Last post 03:55 pm April 30, 2014 by Ian Mitchell
2 replies
09:25 pm April 29, 2014

Hi,
I have let a few project teams in traditional waterfall settings, and have played the scrum master role in agile projects. One of the issues i have often run into is the question of career progression for developers in an agile team for agile projects which span multiple years. In a waterfall setting, as developers grow with knowledge and experience, many aspire, and can transition into technical lead / technical architect / technical project lead roles, where they may focus on design, mentoring the more junior folks on the team, performance, scalability, ease of maintenance and other architecture concerns, while continuing to be an integral part of the day to day project delivery.
In an agile setting, however, this progression is somewhat more difficult, as the agile process does not formally recognize these roles. While the team is collectively accountable, and self-organizing, the more senior members on the team, who have been there for some time feel that there is little to distinguish them from the more junior members in terms of roles and responsibilities. As there is no formal recognition of different team members, the senior members of the team are not motivated sometimes to do all that they can. In a team where the ability and experience of developers can vary from fresh out college to veterans with more than a decade of experience, this can be a very real problem.

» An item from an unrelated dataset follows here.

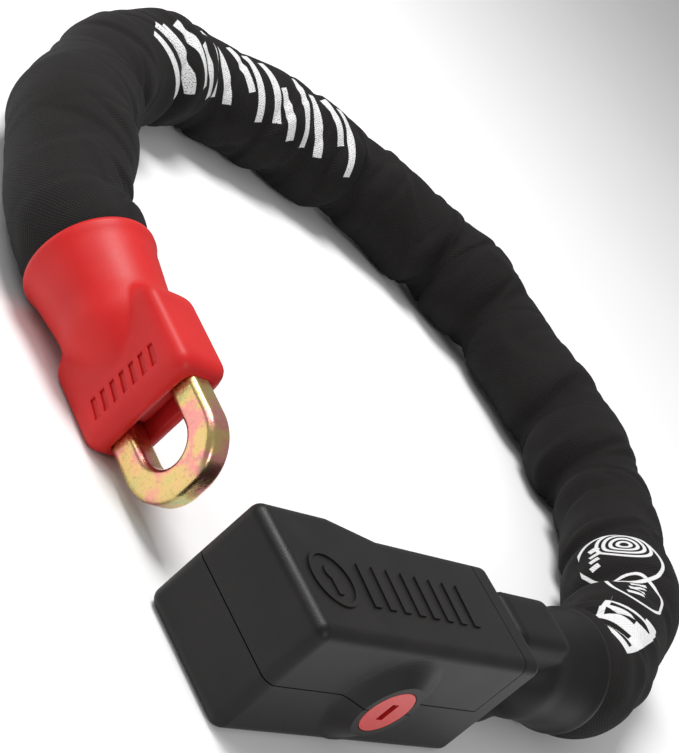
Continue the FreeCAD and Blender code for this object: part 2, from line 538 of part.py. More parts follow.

Has anyone successfully addressed these kinds of issues before?


05:35 am April 30, 2014

Hi Abhishek,
I can understand your concern, and this is a reason why in an agile transition you even get resistance from developers, although they benefit from the transition.
I would put the question in a slightly different form:
Are waterfall developers at a career disadvantage?
Agile methods are taking over and will become industry standard for the software industry, there is hardly anyone who doughts this any more. Some people even say they don't understand why it is called agile, because there is only this way to do it and the wrong way, and sooner or later everyone will do it the right way and not call it agile, but just software development. Waterfall developers will have a difficult standing. They are used to command and control in hierarchies based on age and time of experience. They are used to specialize in a specific technology or role. I think it will be hard for them to work in a team with people who are used to crossfunctional collaboration, self organization and permanent learning. In my opinion this is a career risk for waterfall developers. Better get out of it sooner than later.


03:55 pm April 30, 2014

A collectively accountable and self-organizing team does not necessarily consist of members with comparable experiences. Scrum expressly allows each developer to have specialisms and areas of focus.

A combination of specialisms (i.e. a cross-trained individual) generally makes for a more valuable team member. Yet very few are fully cross-trained. Since cross-skilling represents valuable team progress, perhaps progression and reward structures should reflect its importance.